*DATASET CONTENT:*
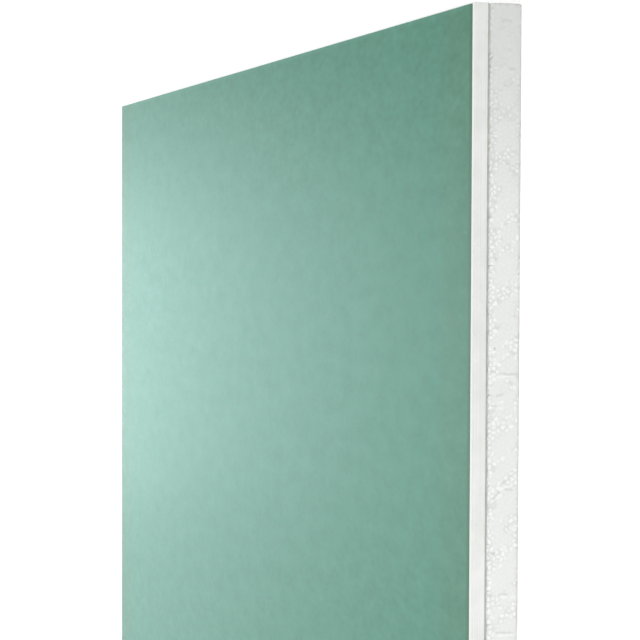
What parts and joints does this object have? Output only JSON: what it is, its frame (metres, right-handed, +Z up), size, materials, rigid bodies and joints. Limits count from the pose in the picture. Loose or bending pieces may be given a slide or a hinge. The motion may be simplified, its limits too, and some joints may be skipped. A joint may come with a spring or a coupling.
{
  "type": "insulated drywall sheet",
  "caption": "Flat rectangular sheet of green faced gypsum board glued to a slab of white bead foam, with square cut edges that show the layers.",
  "frame": {"origin": "middle of the foam's underside, on the floor that the sheet lies on", "axes": "+Y along the length, +X across the width, +Z up through the thickness, out of the green face"},
  "size_m": [1.2, 2.4, 0.0385],
  "materials": {
    "green_paper": "satin",
    "gypsum": "matte",
    "grey_paper": "matte",
    "adhesive": "matte",
    "bead_foam": "matte"
  },
  "bodies": {
    "root": {"face_paper": "green_paper", "gypsum_core": "gypsum", "back_paper": "grey_paper", "adhesive_ribbons": "adhesive", "foam_slab": "bead_foam"}
  },
  "joints": []
}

*AIM:*
Extract every line above exactly as it stands.

*COMPLETE RESPONSE:*
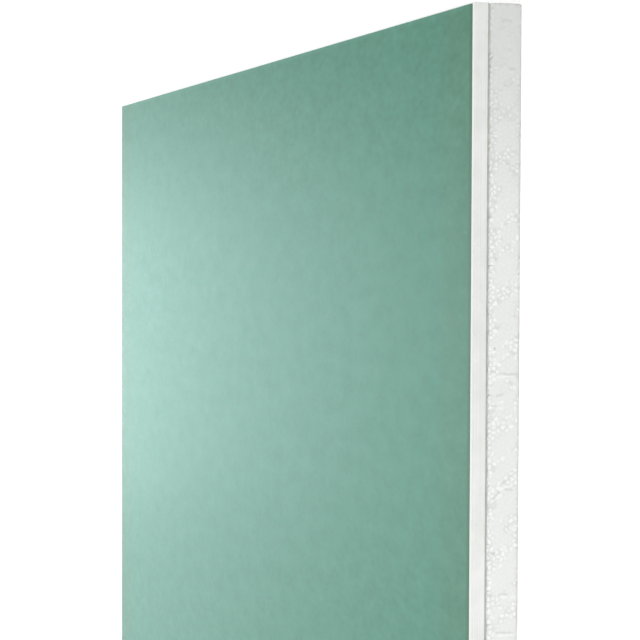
What parts and joints does this object have? Output only JSON: what it is, its frame (metres, right-handed, +Z up), size, materials, rigid bodies and joints. Limits count from the pose in the picture. Loose or bending pieces may be given a slide or a hinge. The motion may be simplified, its limits too, and some joints may be skipped. A joint may come with a spring or a coupling.
{
  "type": "insulated drywall sheet",
  "caption": "Flat rectangular sheet of green faced gypsum board glued to a slab of white bead foam, with square cut edges that show the layers.",
  "frame": {"origin": "middle of the foam's underside, on the floor that the sheet lies on", "axes": "+Y along the length, +X across the width, +Z up through the thickness, out of the green face"},
  "size_m": [1.2, 2.4, 0.0385],
  "materials": {
    "green_paper": "satin",
    "gypsum": "matte",
    "grey_paper": "matte",
    "adhesive": "matte",
    "bead_foam": "matte"
  },
  "bodies": {
    "root": {"face_paper": "green_paper", "gypsum_core": "gypsum", "back_paper": "grey_paper", "adhesive_ribbons": "adhesive", "foam_slab": "bead_foam"}
  },
  "joints": []
}